• PROBLEM REQUIREMENTS:
Every line of the material below must be repeated exactly.

• INFORMATION SHOWN:
####

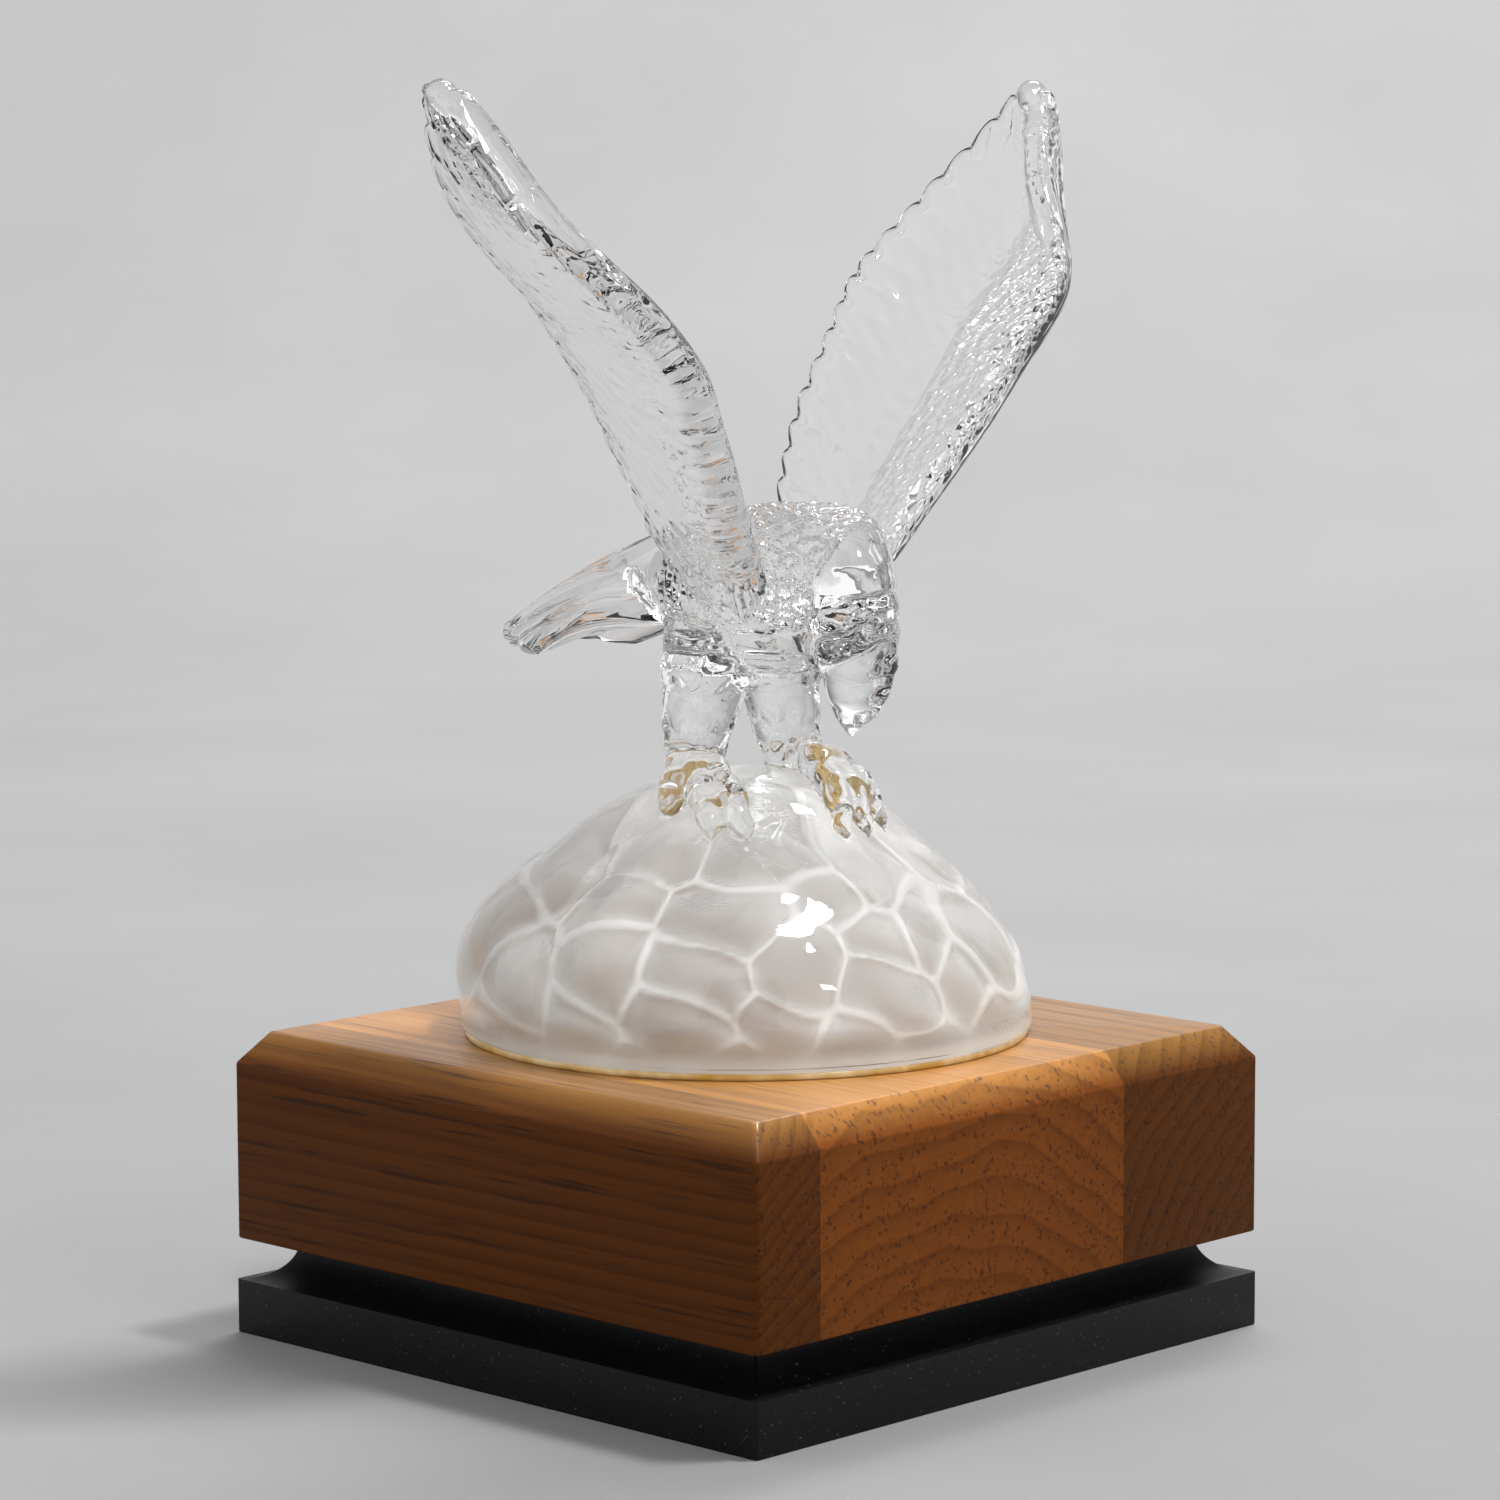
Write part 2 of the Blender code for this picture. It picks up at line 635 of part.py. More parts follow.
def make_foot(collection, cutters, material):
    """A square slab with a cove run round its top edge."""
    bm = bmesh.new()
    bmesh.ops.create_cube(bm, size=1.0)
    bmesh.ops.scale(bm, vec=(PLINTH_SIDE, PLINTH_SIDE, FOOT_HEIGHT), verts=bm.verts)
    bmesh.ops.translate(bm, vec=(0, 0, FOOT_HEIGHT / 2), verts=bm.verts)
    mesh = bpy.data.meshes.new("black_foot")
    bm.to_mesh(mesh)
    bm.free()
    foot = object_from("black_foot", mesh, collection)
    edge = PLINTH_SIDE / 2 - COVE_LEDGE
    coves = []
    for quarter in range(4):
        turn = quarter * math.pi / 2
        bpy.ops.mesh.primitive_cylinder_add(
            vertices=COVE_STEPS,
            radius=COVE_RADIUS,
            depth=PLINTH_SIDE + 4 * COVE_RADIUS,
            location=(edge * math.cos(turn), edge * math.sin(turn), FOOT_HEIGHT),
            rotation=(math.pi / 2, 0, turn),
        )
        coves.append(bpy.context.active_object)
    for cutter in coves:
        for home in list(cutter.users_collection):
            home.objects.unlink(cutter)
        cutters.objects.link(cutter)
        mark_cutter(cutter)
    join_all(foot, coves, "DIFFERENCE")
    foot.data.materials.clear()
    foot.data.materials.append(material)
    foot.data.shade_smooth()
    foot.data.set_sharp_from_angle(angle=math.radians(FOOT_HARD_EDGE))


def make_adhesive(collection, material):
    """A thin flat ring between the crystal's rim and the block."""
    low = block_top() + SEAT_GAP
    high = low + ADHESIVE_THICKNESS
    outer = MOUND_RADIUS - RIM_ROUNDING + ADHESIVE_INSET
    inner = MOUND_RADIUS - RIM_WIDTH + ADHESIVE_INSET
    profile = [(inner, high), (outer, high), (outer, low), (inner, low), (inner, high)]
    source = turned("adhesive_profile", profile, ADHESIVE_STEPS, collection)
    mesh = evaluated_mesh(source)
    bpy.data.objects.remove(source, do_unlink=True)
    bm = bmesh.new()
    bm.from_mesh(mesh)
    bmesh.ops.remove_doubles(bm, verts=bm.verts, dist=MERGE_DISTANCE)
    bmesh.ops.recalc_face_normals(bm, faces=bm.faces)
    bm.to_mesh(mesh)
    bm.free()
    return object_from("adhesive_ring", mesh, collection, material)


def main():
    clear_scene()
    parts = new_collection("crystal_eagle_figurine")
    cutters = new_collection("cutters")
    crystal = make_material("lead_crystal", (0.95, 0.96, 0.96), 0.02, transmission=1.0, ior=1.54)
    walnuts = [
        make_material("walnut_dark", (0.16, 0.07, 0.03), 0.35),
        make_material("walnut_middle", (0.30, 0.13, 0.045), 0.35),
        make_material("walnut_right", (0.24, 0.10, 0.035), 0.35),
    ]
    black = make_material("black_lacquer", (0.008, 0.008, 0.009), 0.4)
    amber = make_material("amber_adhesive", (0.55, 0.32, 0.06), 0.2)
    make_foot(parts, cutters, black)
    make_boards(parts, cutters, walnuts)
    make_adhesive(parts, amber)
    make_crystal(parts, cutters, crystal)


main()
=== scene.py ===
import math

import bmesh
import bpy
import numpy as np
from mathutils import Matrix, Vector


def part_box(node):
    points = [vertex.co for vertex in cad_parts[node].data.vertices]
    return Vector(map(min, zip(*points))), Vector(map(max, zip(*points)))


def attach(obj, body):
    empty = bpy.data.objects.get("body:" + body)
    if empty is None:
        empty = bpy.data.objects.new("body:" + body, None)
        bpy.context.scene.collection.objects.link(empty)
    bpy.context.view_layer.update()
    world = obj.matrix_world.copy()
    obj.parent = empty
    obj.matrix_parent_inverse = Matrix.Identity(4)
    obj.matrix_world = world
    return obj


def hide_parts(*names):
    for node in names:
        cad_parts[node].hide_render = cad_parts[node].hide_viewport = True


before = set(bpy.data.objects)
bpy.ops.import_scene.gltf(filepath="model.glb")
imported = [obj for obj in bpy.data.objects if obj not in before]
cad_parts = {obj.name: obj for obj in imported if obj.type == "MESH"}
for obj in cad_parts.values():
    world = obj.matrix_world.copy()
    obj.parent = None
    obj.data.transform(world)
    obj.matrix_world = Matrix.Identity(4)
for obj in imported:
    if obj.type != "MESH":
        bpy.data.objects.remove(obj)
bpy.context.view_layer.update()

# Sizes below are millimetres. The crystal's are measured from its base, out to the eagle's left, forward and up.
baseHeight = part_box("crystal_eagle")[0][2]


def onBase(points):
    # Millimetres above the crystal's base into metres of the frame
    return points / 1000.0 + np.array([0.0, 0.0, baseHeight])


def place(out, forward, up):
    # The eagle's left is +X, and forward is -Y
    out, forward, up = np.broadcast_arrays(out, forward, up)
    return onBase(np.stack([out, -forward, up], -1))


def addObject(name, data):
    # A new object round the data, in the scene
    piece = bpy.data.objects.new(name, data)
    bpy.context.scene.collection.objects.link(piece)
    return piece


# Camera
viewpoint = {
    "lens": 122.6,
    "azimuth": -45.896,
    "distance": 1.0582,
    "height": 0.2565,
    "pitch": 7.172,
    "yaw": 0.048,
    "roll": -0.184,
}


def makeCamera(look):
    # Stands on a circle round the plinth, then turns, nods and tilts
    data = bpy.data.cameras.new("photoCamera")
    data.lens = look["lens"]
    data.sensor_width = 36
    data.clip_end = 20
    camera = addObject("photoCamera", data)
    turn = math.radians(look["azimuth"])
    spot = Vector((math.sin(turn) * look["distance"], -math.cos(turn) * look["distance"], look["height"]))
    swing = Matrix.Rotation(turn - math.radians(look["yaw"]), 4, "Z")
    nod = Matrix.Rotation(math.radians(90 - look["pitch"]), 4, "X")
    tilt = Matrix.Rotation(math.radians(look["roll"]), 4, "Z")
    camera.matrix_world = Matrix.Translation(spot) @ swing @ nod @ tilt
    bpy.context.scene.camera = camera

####

• CORRECT ANSWER:
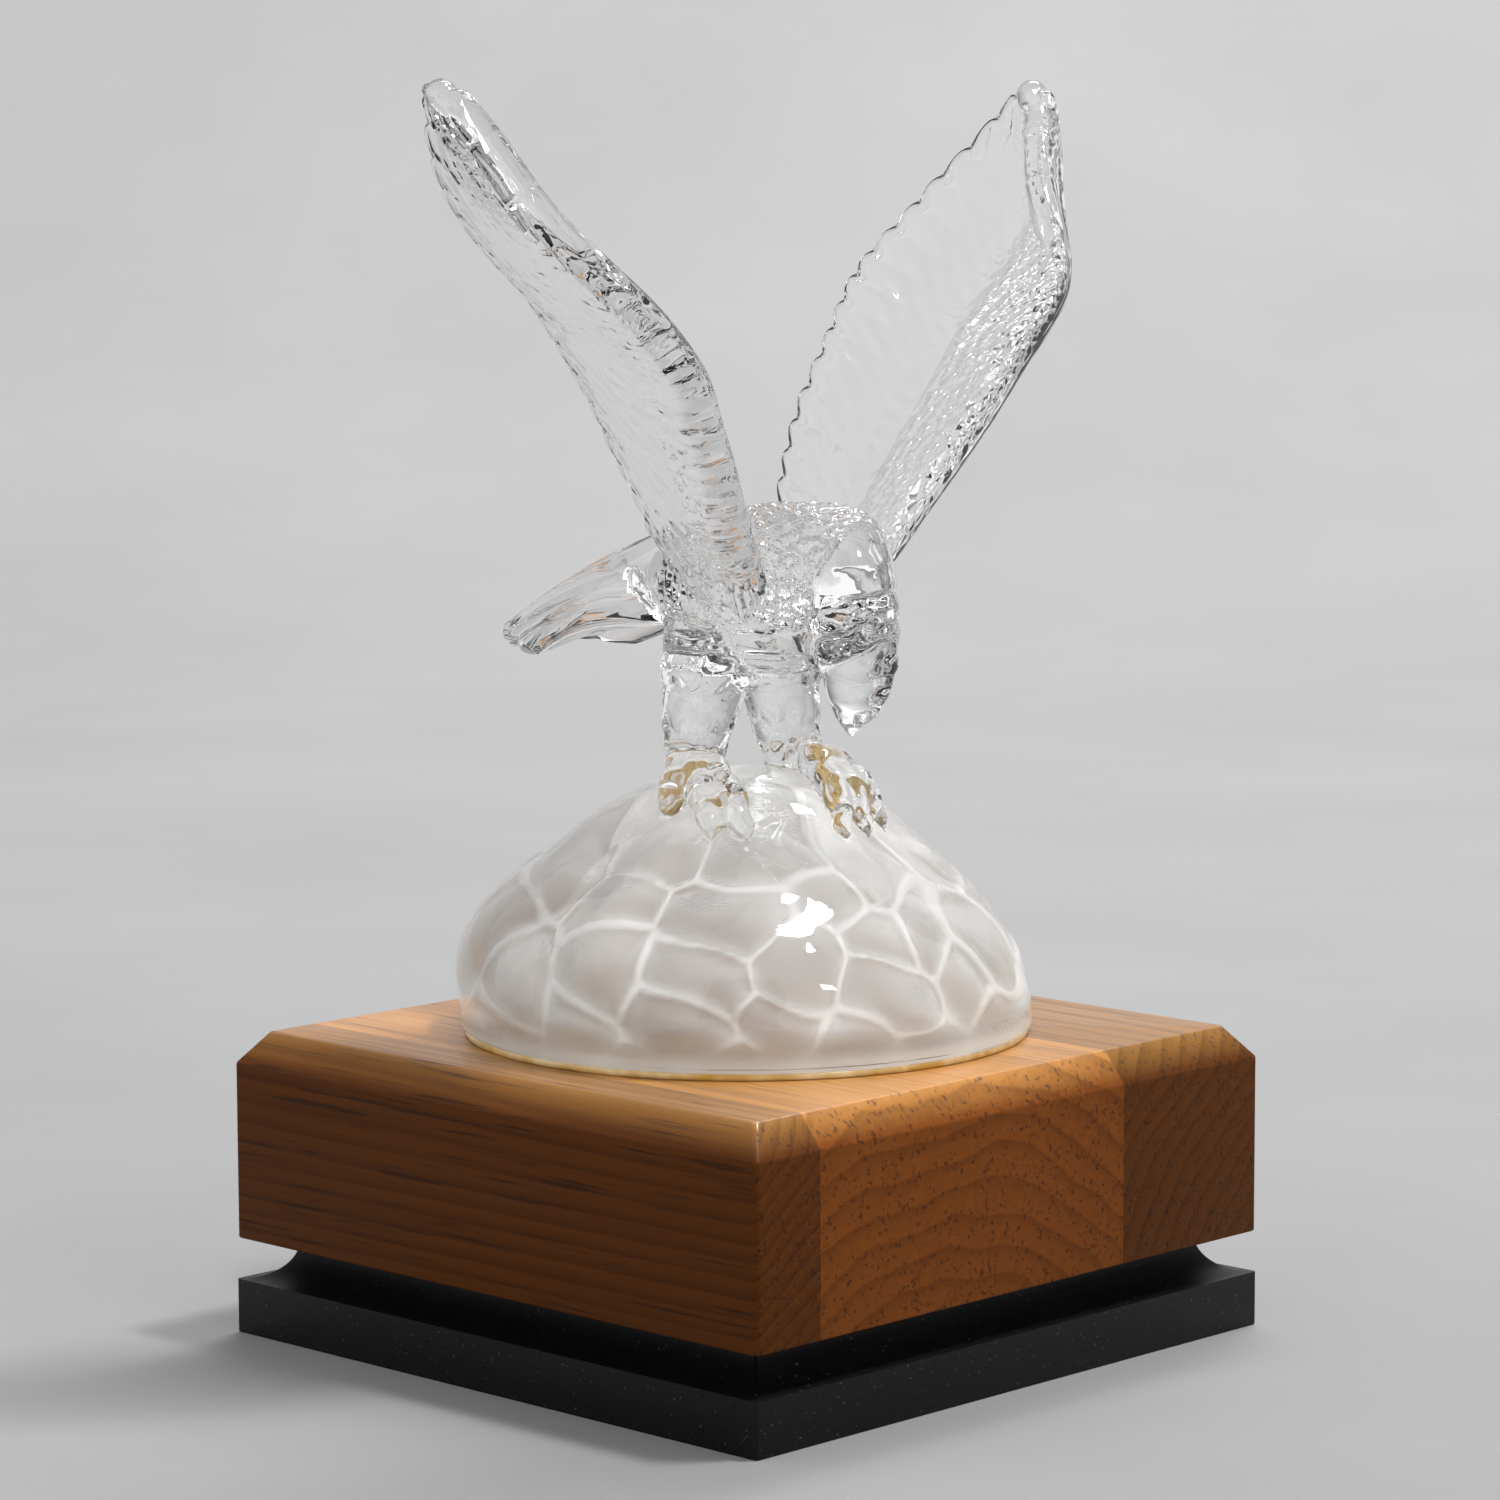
Write part 2 of the Blender code for this picture. It picks up at line 635 of part.py. More parts follow.
def make_foot(collection, cutters, material):
    """A square slab with a cove run round its top edge."""
    bm = bmesh.new()
    bmesh.ops.create_cube(bm, size=1.0)
    bmesh.ops.scale(bm, vec=(PLINTH_SIDE, PLINTH_SIDE, FOOT_HEIGHT), verts=bm.verts)
    bmesh.ops.translate(bm, vec=(0, 0, FOOT_HEIGHT / 2), verts=bm.verts)
    mesh = bpy.data.meshes.new("black_foot")
    bm.to_mesh(mesh)
    bm.free()
    foot = object_from("black_foot", mesh, collection)
    edge = PLINTH_SIDE / 2 - COVE_LEDGE
    coves = []
    for quarter in range(4):
        turn = quarter * math.pi / 2
        bpy.ops.mesh.primitive_cylinder_add(
            vertices=COVE_STEPS,
            radius=COVE_RADIUS,
            depth=PLINTH_SIDE + 4 * COVE_RADIUS,
            location=(edge * math.cos(turn), edge * math.sin(turn), FOOT_HEIGHT),
            rotation=(math.pi / 2, 0, turn),
        )
        coves.append(bpy.context.active_object)
    for cutter in coves:
        for home in list(cutter.users_collection):
            home.objects.unlink(cutter)
        cutters.objects.link(cutter)
        mark_cutter(cutter)
    join_all(foot, coves, "DIFFERENCE")
    foot.data.materials.clear()
    foot.data.materials.append(material)
    foot.data.shade_smooth()
    foot.data.set_sharp_from_angle(angle=math.radians(FOOT_HARD_EDGE))


def make_adhesive(collection, material):
    """A thin flat ring between the crystal's rim and the block."""
    low = block_top() + SEAT_GAP
    high = low + ADHESIVE_THICKNESS
    outer = MOUND_RADIUS - RIM_ROUNDING + ADHESIVE_INSET
    inner = MOUND_RADIUS - RIM_WIDTH + ADHESIVE_INSET
    profile = [(inner, high), (outer, high), (outer, low), (inner, low), (inner, high)]
    source = turned("adhesive_profile", profile, ADHESIVE_STEPS, collection)
    mesh = evaluated_mesh(source)
    bpy.data.objects.remove(source, do_unlink=True)
    bm = bmesh.new()
    bm.from_mesh(mesh)
    bmesh.ops.remove_doubles(bm, verts=bm.verts, dist=MERGE_DISTANCE)
    bmesh.ops.recalc_face_normals(bm, faces=bm.faces)
    bm.to_mesh(mesh)
    bm.free()
    return object_from("adhesive_ring", mesh, collection, material)


def main():
    clear_scene()
    parts = new_collection("crystal_eagle_figurine")
    cutters = new_collection("cutters")
    crystal = make_material("lead_crystal", (0.95, 0.96, 0.96), 0.02, transmission=1.0, ior=1.54)
    walnuts = [
        make_material("walnut_dark", (0.16, 0.07, 0.03), 0.35),
        make_material("walnut_middle", (0.30, 0.13, 0.045), 0.35),
        make_material("walnut_right", (0.24, 0.10, 0.035), 0.35),
    ]
    black = make_material("black_lacquer", (0.008, 0.008, 0.009), 0.4)
    amber = make_material("amber_adhesive", (0.55, 0.32, 0.06), 0.2)
    make_foot(parts, cutters, black)
    make_boards(parts, cutters, walnuts)
    make_adhesive(parts, amber)
    make_crystal(parts, cutters, crystal)


main()
=== scene.py ===
import math

import bmesh
import bpy
import numpy as np
from mathutils import Matrix, Vector


def part_box(node):
    points = [vertex.co for vertex in cad_parts[node].data.vertices]
    return Vector(map(min, zip(*points))), Vector(map(max, zip(*points)))


def attach(obj, body):
    empty = bpy.data.objects.get("body:" + body)
    if empty is None:
        empty = bpy.data.objects.new("body:" + body, None)
        bpy.context.scene.collection.objects.link(empty)
    bpy.context.view_layer.update()
    world = obj.matrix_world.copy()
    obj.parent = empty
    obj.matrix_parent_inverse = Matrix.Identity(4)
    obj.matrix_world = world
    return obj


def hide_parts(*names):
    for node in names:
        cad_parts[node].hide_render = cad_parts[node].hide_viewport = True


before = set(bpy.data.objects)
bpy.ops.import_scene.gltf(filepath="model.glb")
imported = [obj for obj in bpy.data.objects if obj not in before]
cad_parts = {obj.name: obj for obj in imported if obj.type == "MESH"}
for obj in cad_parts.values():
    world = obj.matrix_world.copy()
    obj.parent = None
    obj.data.transform(world)
    obj.matrix_world = Matrix.Identity(4)
for obj in imported:
    if obj.type != "MESH":
        bpy.data.objects.remove(obj)
bpy.context.view_layer.update()

# Sizes below are millimetres. The crystal's are measured from its base, out to the eagle's left, forward and up.
baseHeight = part_box("crystal_eagle")[0][2]


def onBase(points):
    # Millimetres above the crystal's base into metres of the frame
    return points / 1000.0 + np.array([0.0, 0.0, baseHeight])


def place(out, forward, up):
    # The eagle's left is +X, and forward is -Y
    out, forward, up = np.broadcast_arrays(out, forward, up)
    return onBase(np.stack([out, -forward, up], -1))


def addObject(name, data):
    # A new object round the data, in the scene
    piece = bpy.data.objects.new(name, data)
    bpy.context.scene.collection.objects.link(piece)
    return piece


# Camera
viewpoint = {
    "lens": 122.6,
    "azimuth": -45.896,
    "distance": 1.0582,
    "height": 0.2565,
    "pitch": 7.172,
    "yaw": 0.048,
    "roll": -0.184,
}


def makeCamera(look):
    # Stands on a circle round the plinth, then turns, nods and tilts
    data = bpy.data.cameras.new("photoCamera")
    data.lens = look["lens"]
    data.sensor_width = 36
    data.clip_end = 20
    camera = addObject("photoCamera", data)
    turn = math.radians(look["azimuth"])
    spot = Vector((math.sin(turn) * look["distance"], -math.cos(turn) * look["distance"], look["height"]))
    swing = Matrix.Rotation(turn - math.radians(look["yaw"]), 4, "Z")
    nod = Matrix.Rotation(math.radians(90 - look["pitch"]), 4, "X")
    tilt = Matrix.Rotation(math.radians(look["roll"]), 4, "Z")
    camera.matrix_world = Matrix.Translation(spot) @ swing @ nod @ tilt
    bpy.context.scene.camera = camera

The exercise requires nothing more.